Sebastian Kneipp is considered the forefather of cold therapy and discovered the healing effects of cold in the early 19th century. It is said that he himself suffered from tuberculosis and this
healed with the help of ice-cold baths in the Danube. This gave him world fame. Thanks to his training in the early years, the path to whole-body cold is open to us today.
Studies show that whole-body cold application reduces pain in patients with chronic rheumatism (e.g. arthritis). By reducing the skin temperature below 13.6°C, the transmission of stimuli in the nerves is greatly reduced. This leads to local pain reduction. Since whole-body cold can be combined with other forms of therapy, it strengthens the success of the recovery process.
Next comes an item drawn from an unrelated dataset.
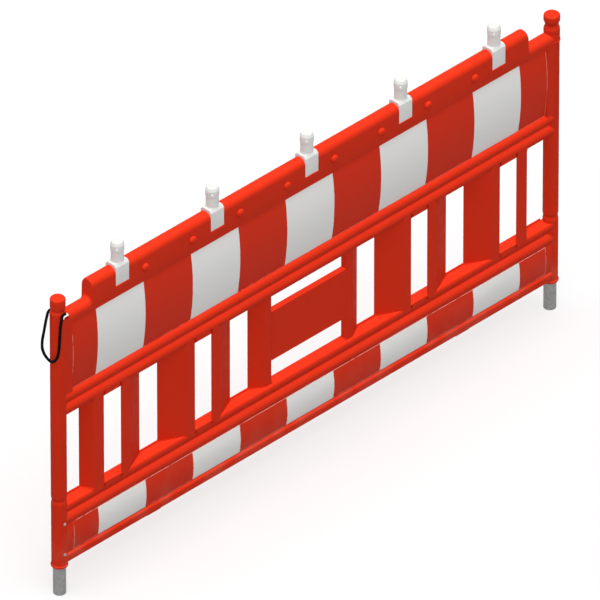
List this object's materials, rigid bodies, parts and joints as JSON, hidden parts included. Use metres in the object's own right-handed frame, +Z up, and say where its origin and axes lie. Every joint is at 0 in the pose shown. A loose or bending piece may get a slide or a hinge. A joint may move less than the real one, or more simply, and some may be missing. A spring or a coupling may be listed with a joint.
{
  "type": "plastic barrier board",
  "caption": "Red plastic road barrier board with striped reflective film, slats, hand grip, round end posts with steel foot tubes, a coupling cord and lift-off lamp adapters on the rail.",
  "frame": {"origin": "midway between the two posts, on the plane of the foot tubes' lower ends", "axes": "+X along the board towards the knob post, +Y from the front face to the back, +Z up"},
  "size_m": [2.173, 0.0685, 1.167],
  "materials": {
    "red_plastic": "moulded polyethylene, faint grain",
    "grey_plastic": "moulded, smooth",
    "reflective_film": "white and red printed retro-reflective film, honeycomb cells",
    "galvanised_steel": "galvanised, dull",
    "black_cord": "braided cord, black"
  },
  "bodies": {
    "board": {"top_rail": "red_plastic", "upper_board": "red_plastic", "left_end_block": "red_plastic", "right_end_block": "red_plastic", "middle_rail": "red_plastic", "lower_rail": "red_plastic", "toe_board": "red_plastic", "bottom_rail": "red_plastic", "grip_plate": "red_plastic", "left_outer_slat": "red_plastic", "right_outer_slat": "red_plastic", "left_second_slat": "red_plastic", "right_second_slat": "red_plastic", "left_third_slat": "red_plastic", "right_third_slat": "red_plastic", "left_fourth_slat": "red_plastic", "right_fourth_slat": "red_plastic", "left_centre_bar": "red_plastic", "right_centre_bar": "red_plastic", "left_post": "red_plastic", "left_foot_sleeve": "red_plastic", "left_foot_tube": "galvanised_steel", "right_post": "red_plastic", "right_foot_sleeve": "red_plastic", "right_foot_tube": "galvanised_steel", "left_cap": "red_plastic", "right_knob": "red_plastic", "dome_plug_1": "red_plastic", "dome_plug_2": "red_plastic", "dome_plug_3": "red_plastic", "dome_plug_4": "red_plastic", "dome_plug_5": "red_plastic", "dome_plug_6": "red_plastic", "dome_plug_7": "red_plastic", "dome_plug_8": "red_plastic", "left_tube_screw_lower": "galvanised_steel", "left_tube_screw_upper": "galvanised_steel", "right_tube_screw_lower": "galvanised_steel", "right_tube_screw_upper": "galvanised_steel", "upper_film_front": "reflective_film", "upper_film_back": "reflective_film", "lower_film_front": "reflective_film", "lower_film_back": "reflective_film", "coupling_cord": "black_cord"},
    "lamp_adapter_1": {"lamp_adapter_1": "grey_plastic"},
    "lamp_adapter_2": {"lamp_adapter_2": "grey_plastic"},
    "lamp_adapter_3": {"lamp_adapter_3": "grey_plastic"},
    "lamp_adapter_4": {"lamp_adapter_4": "grey_plastic"},
    "lamp_adapter_5": {"lamp_adapter_5": "grey_plastic"}
  },
  "joints": [
    {"name": "lamp_adapter_1_lift", "type": "slide", "parent": "board", "child": "lamp_adapter_1", "axis": [0, 0, 1], "range_m": [0, 0.08]},
    {"name": "lamp_adapter_2_lift", "type": "slide", "parent": "board", "child": "lamp_adapter_2", "axis": [0, 0, 1], "range_m": [0, 0.08]},
    {"name": "lamp_adapter_3_lift", "type": "slide", "parent": "board", "child": "lamp_adapter_3", "axis": [0, 0, 1], "range_m": [0, 0.08]},
    {"name": "lamp_adapter_4_lift", "type": "slide", "parent": "board", "child": "lamp_adapter_4", "axis": [0, 0, 1], "range_m": [0, 0.08]},
    {"name": "lamp_adapter_5_lift", "type": "slide", "parent": "board", "child": "lamp_adapter_5", "axis": [0, 0, 1], "range_m": [0, 0.08]}
  ]
}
The treatment of migraines can be positively influenced if you drastically cool down the skin on the neck and thus reduce nerve conductivity. A positive additional effect is the cooling of the blood through the carotid arteries, which are located near the surface of the skin.
Users who regularly use the whole-body cold chamber report a euphoric mood and an increase in happiness. The process stimulates the central nervous system and results in an increase in adrenaline and endorphin levels. This leads directly to a mood lift and an increased energy level. A promising and growing area of whole-body cold research is the treatment of depression and its symptoms.
Professional athletes as well as amateur athletes traditionally use ice baths or contrast showers to support their regeneration process and increase their performance. Whole-body cold can also help you increase your athletic performance by reducing your recovery times and boosting your metabolism.